Enbridge also is exploring more capacity expansions along its massive Mainline network stretching from the Canadian oil sands down to the Texas Gulf Coast.

“We’re in discussion about additional pipeline capacity coming in around 2027 for our Canadian customers that are either trying to get to refineries in the United States or getting all the way to the Gulf,” Ebel said.

Meanwhile, the Double H project could inadvertently trigger some crude egress issues from the Bakken, Bakshani said, who noted that Energy Transfer’s major artery, the Dakota Access Pipeline (DAPL), is almost 90% utilized.

“If you asked a year ago if that was going to be the case, I probably would’ve said no,” Bakshani said of DAPL. “But now that pipe might be full, and we’re seeing a surge in Bakken production as well. There are going to be infrastructure issues across most commodities.”

There are crude activity upticks in Wyoming’s Powder River Basin and in Utah’s waxy Uinta Basin that need more takeaway capacity, too, he said. And it’s not just for oil. Kinder Morgan, for instance, just pushed forward with the $263 million Altamont Green River Pipeline project in the Uinta for additional gas egress.

Financing some of these major pipeline projects can be difficult. But one solution is the growing trend of more and larger JVs to finance them, such as with the new Matterhorn, Blackcomb and Rio Bravo projects.

And JVs can invariably lead to more dealmaking, especially in a midstream sector that needs more consolidation to thrive, according to East Daley.

After record-breaking periods of ongoing upstream M&A, the midstream sector is getting busy, too.

“We’re still very much in a consolidating period right now,” Wilson of East Daley said. “I think that has another 18 [months] to 24 months to it.”

Consolidation concentration

As with the E&Ps, the midstream space is consolidating with a very Permian-centric mindset. But the dealmaking is not West Texas exclusive, either.

Greenfield pipelines are harder to build, making existing pipe in the ground more valuable and ensuring that acquisitions represent the strongest growth option. The trend seems to be for the biggest pipeline operators to buy up more gathering and processing players to provide more full-service offerings to their customers.

The big buzz phrase now is “from the wellhead to the water.” As Ebel said, “It’s being able to competitively put a full path from where the product is produced to actually where it’s ultimately being either shipped offshore or being used in the country.”

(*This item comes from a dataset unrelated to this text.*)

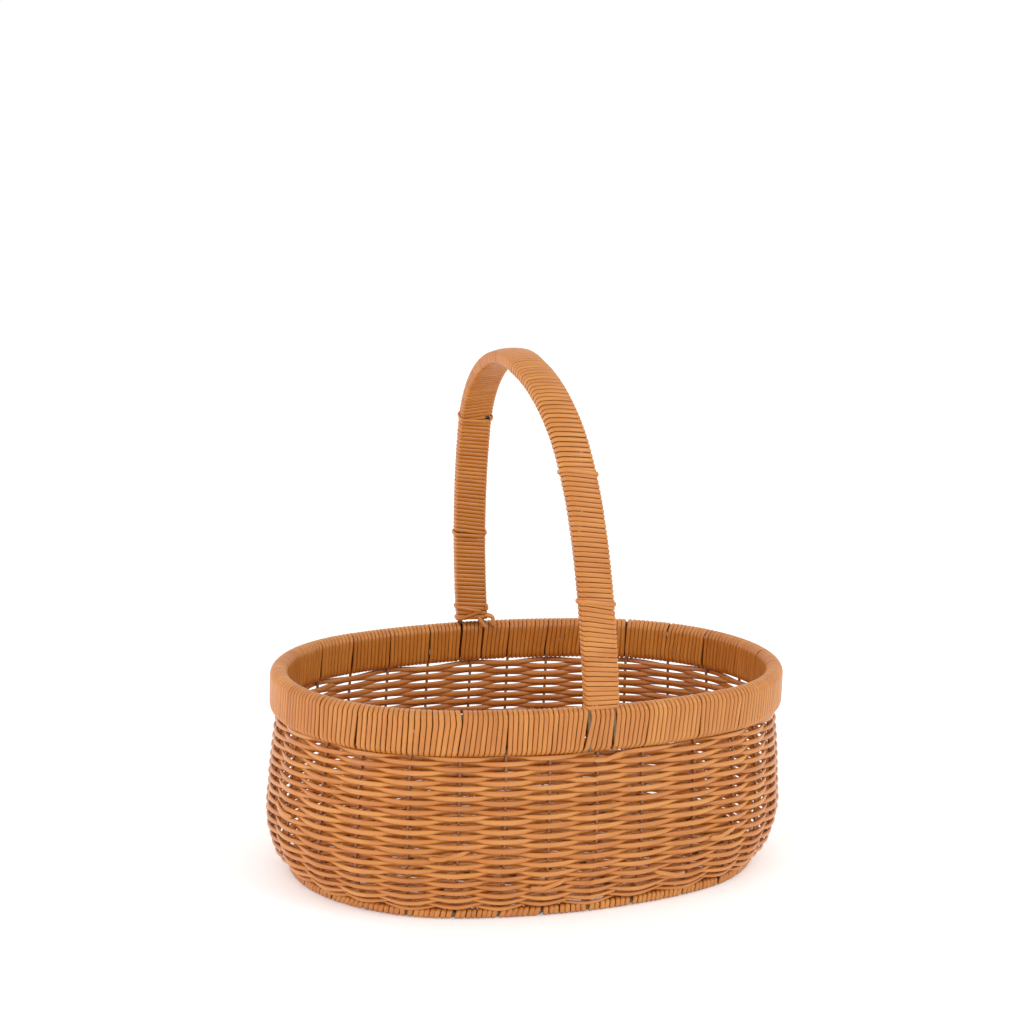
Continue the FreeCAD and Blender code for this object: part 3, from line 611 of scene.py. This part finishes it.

“We’ve definitely seen the maturation of midstream companies,” Wilson said, adding that the industry is essentially in the middle of an acquire-or-be-acquired spree. “If you don’t own the full value chain going forward, your long-term strategy is in question,”

The biggest names remain Enbridge, Enterprise, Energy Transfer, Phillips 66, MPLX, Kinder Morgan, Williams Cos., Targa and ONEOK—the latter three of which have especially seen their market cap values soar of late. Anyone else, including even some of the aforementioned, could be scooped up, Wilson and Bakshani said.

“There’s a lot of decent-sized Permian G&P systems that are available,” Bakshani said. “We’re looking at when they were invested in, when these PE companies are probably trying to exit, which is about now. So that’s mostly in the Permian.

“I think one of the drivers is going to be on the G&P side and capturing that barrel at the wellhead.”

Some of the recent deals include Energy Transfer buying Lotus Midstream, Crestwood Equity Partners and WTG Midstream. Energy Transfer’s Sunoco also acquired NuStar Energy.

Otherwise, Enterprise is buying Piñon Midstream in the Permian, Phillips 66 is acquiring Pinnacle Midstream, ONEOK is scooping up Magellan Midstream and more NGL assets from Easton Energy, and upstream gas leader EQT is rolling up Equitrans Midstream.

The most obvious publicly traded acquisition targets, Bakshani and Wilson said, are EnLink Midstream, Western Midstream and, yes, Kinetik, even though it just expanded with the Durango deal. As a side note, producer Occidental Petroleum owns a large chunk of Western, and Oxy is eyeing divestments. Oxy recently sold some Western units for about $700 million.

Kinetik’s Welch is not blind to that portrayal. In fact, he embraces it.

Jamie Welch Kinetik CEO
Jamie Welch, president and CEO, Kinetik

“We’re pragmatists. We’ll continue to be a catalyst for growth—whether it’s organic or it’s acquisitive—until such time as we are no longer tasked with that role, and we are now just being swept up by a much larger competitor,” Welch said. “I think the realization we have is that time is finite and that we won’t be around too long, and then we will fit into someone else’s plans.”

“I think the need for consolidation remains because it creates capital discipline as we’ve seen. On the customer side, it’s important to have that growing capital access and scale on the midstream side. That’s just the reality. That’s just an evolution of the market. They realize the multiple services that larger companies can offer—the wellhead-to-water opportunities.”

Kinetik has grown rapidly—it was created through the combination of EagleClaw Midstream and Altus Midstream—but not in comparison to the three Es—Enbridge, Enterprise and Energy Transfer.

“We are literally a minnow; we are like fish food,” Welch said. “We’re going to continue doing what we’re doing until we’re told to stop, and that’s all you can do.”

But Welch agrees that the private players also will go the way of the dinosaurs. The end of an era is on the horizon.

“The midstream sector remains probably in just about the healthiest place it ever has because balance sheets are much improved, leverage ratios are down, there’s much more discipline on distribution growth, and there’s not the proliferation of lots of new management teams and lots of new IPO vehicles or public companies,” Welch said. “There are fewer customers, there are fewer real impactful basins, and there will be fewer competitors on the midstream side, and that’s just a fact of life.”

The private players can grow, but only in the short term because they lack the necessary growth capital. And the public producers are reticent to contract with them when they could be “here today, gone tomorrow,” Welch said.

The bottom line: “I think all of these private companies are going to be gone in two years.”